┏━━
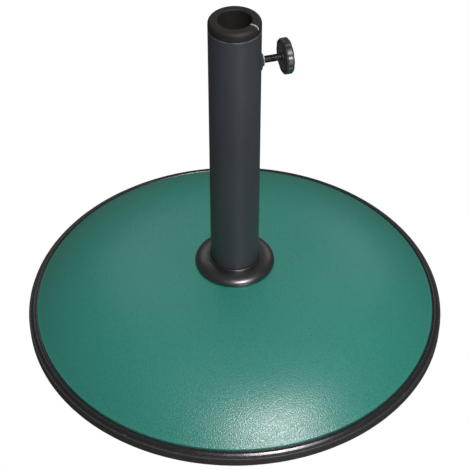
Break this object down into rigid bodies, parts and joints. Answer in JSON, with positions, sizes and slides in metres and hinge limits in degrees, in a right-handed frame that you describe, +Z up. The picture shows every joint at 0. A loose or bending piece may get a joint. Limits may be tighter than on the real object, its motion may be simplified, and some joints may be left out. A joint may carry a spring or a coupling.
{
  "type": "patio umbrella base",
  "caption": "Round domed weighted base for a patio umbrella: pebbled green disc with black edge trim, dark tubular post with pole collar, and a side clamp screw with a star knob.",
  "frame": {"origin": "on the floor at the centre of the disc", "axes": "+Z up along the post, +X towards the clamp knob"},
  "size_m": [0.5044, 0.5044, 0.4172],
  "materials": {
    "green_shell": "moulded, fine pebbled grain",
    "edge_black": "extruded, semi-gloss, scuffed",
    "post_coating": "powder coated, satin",
    "gloss_black": "moulded, high gloss",
    "collar_black": "moulded, soft gloss",
    "knob_black": "moulded, polished",
    "seat_grey": "moulded, plain",
    "tip_nylon": "natural nylon",
    "stud_steel": "black oxide, bright on the thread crests",
    "boss_steel": "coated with the post, rubbed bright at its face",
    "zinc_steel": "zinc plated",
    "raw_steel": "mill finish",
    "concrete": "cast, fine pores",
    "pad_rubber": "matt"
  },
  "bodies": {
    "base": {"floor_pads": "pad_rubber", "reinforcement_ring": "raw_steel", "concrete_core": "concrete", "dome_cover": "green_shell", "edge_trim": "edge_black", "post_socket": "raw_steel", "post_tube": "post_coating", "post_foot": "raw_steel", "foot_weld": "raw_steel", "foot_bolt": "zinc_steel", "spring_washer": "zinc_steel", "anchor_washer": "zinc_steel", "pole_seat": "seat_grey", "weld_nut": "boss_steel", "nut_weld": "boss_steel"},
    "cover": {"flange_cover": "gloss_black"},
    "collar": {"pole_collar": "collar_black"},
    "clamp_tip": {"thrust_tip": "tip_nylon"},
    "clamp_screw": {"star_knob": "knob_black", "clamp_stud": "stud_steel"}
  },
  "joints": [
    {"name": "collar_lift", "type": "slide", "parent": "base", "child": "collar", "axis": [0, 0, 1], "range_m": [0, 0.045]},
    {"name": "cover_lift", "type": "slide", "parent": "base", "child": "cover", "axis": [0, 0, 1], "range_m": [0, 0.245]},
    {"name": "clamp_advance", "type": "slide", "parent": "base", "child": "clamp_tip", "axis": [1, 0, 0], "range_m": [-0.01885, 0.0051]},
    {"name": "clamp_turn", "type": "hinge", "parent": "clamp_tip", "child": "clamp_screw", "pos_m": [0, 0, 0.3604], "axis": [1, 0, 0], "range_deg": [-5400, 1440]}
  ],
  "couplings": [
    {"joint": "clamp_advance", "follows": "clamp_turn", "m_per_rad": 0.00019894}
  ]
}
┗━━
Output every line above without altering anything.

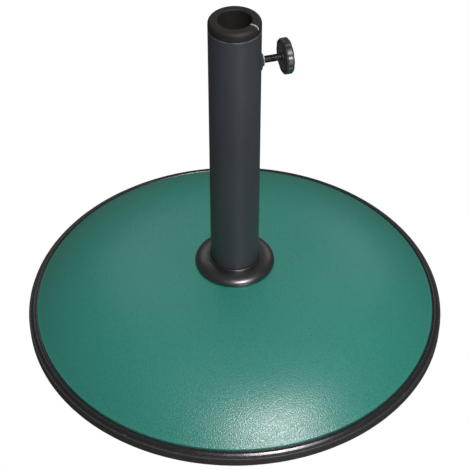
Break this object down into rigid bodies, parts and joints. Answer in JSON, with positions, sizes and slides in metres and hinge limits in degrees, in a right-handed frame that you describe, +Z up. The picture shows every joint at 0. A loose or bending piece may get a joint. Limits may be tighter than on the real object, its motion may be simplified, and some joints may be left out. A joint may carry a spring or a coupling.
{
  "type": "patio umbrella base",
  "caption": "Round domed weighted base for a patio umbrella: pebbled green disc with black edge trim, dark tubular post with pole collar, and a side clamp screw with a star knob.",
  "frame": {"origin": "on the floor at the centre of the disc", "axes": "+Z up along the post, +X towards the clamp knob"},
  "size_m": [0.5044, 0.5044, 0.4172],
  "materials": {
    "green_shell": "moulded, fine pebbled grain",
    "edge_black": "extruded, semi-gloss, scuffed",
    "post_coating": "powder coated, satin",
    "gloss_black": "moulded, high gloss",
    "collar_black": "moulded, soft gloss",
    "knob_black": "moulded, polished",
    "seat_grey": "moulded, plain",
    "tip_nylon": "natural nylon",
    "stud_steel": "black oxide, bright on the thread crests",
    "boss_steel": "coated with the post, rubbed bright at its face",
    "zinc_steel": "zinc plated",
    "raw_steel": "mill finish",
    "concrete": "cast, fine pores",
    "pad_rubber": "matt"
  },
  "bodies": {
    "base": {"floor_pads": "pad_rubber", "reinforcement_ring": "raw_steel", "concrete_core": "concrete", "dome_cover": "green_shell", "edge_trim": "edge_black", "post_socket": "raw_steel", "post_tube": "post_coating", "post_foot": "raw_steel", "foot_weld": "raw_steel", "foot_bolt": "zinc_steel", "spring_washer": "zinc_steel", "anchor_washer": "zinc_steel", "pole_seat": "seat_grey", "weld_nut": "boss_steel", "nut_weld": "boss_steel"},
    "cover": {"flange_cover": "gloss_black"},
    "collar": {"pole_collar": "collar_black"},
    "clamp_tip": {"thrust_tip": "tip_nylon"},
    "clamp_screw": {"star_knob": "knob_black", "clamp_stud": "stud_steel"}
  },
  "joints": [
    {"name": "collar_lift", "type": "slide", "parent": "base", "child": "collar", "axis": [0, 0, 1], "range_m": [0, 0.045]},
    {"name": "cover_lift", "type": "slide", "parent": "base", "child": "cover", "axis": [0, 0, 1], "range_m": [0, 0.245]},
    {"name": "clamp_advance", "type": "slide", "parent": "base", "child": "clamp_tip", "axis": [1, 0, 0], "range_m": [-0.01885, 0.0051]},
    {"name": "clamp_turn", "type": "hinge", "parent": "clamp_tip", "child": "clamp_screw", "pos_m": [0, 0, 0.3604], "axis": [1, 0, 0], "range_deg": [-5400, 1440]}
  ],
  "couplings": [
    {"joint": "clamp_advance", "follows": "clamp_turn", "m_per_rad": 0.00019894}
  ]
}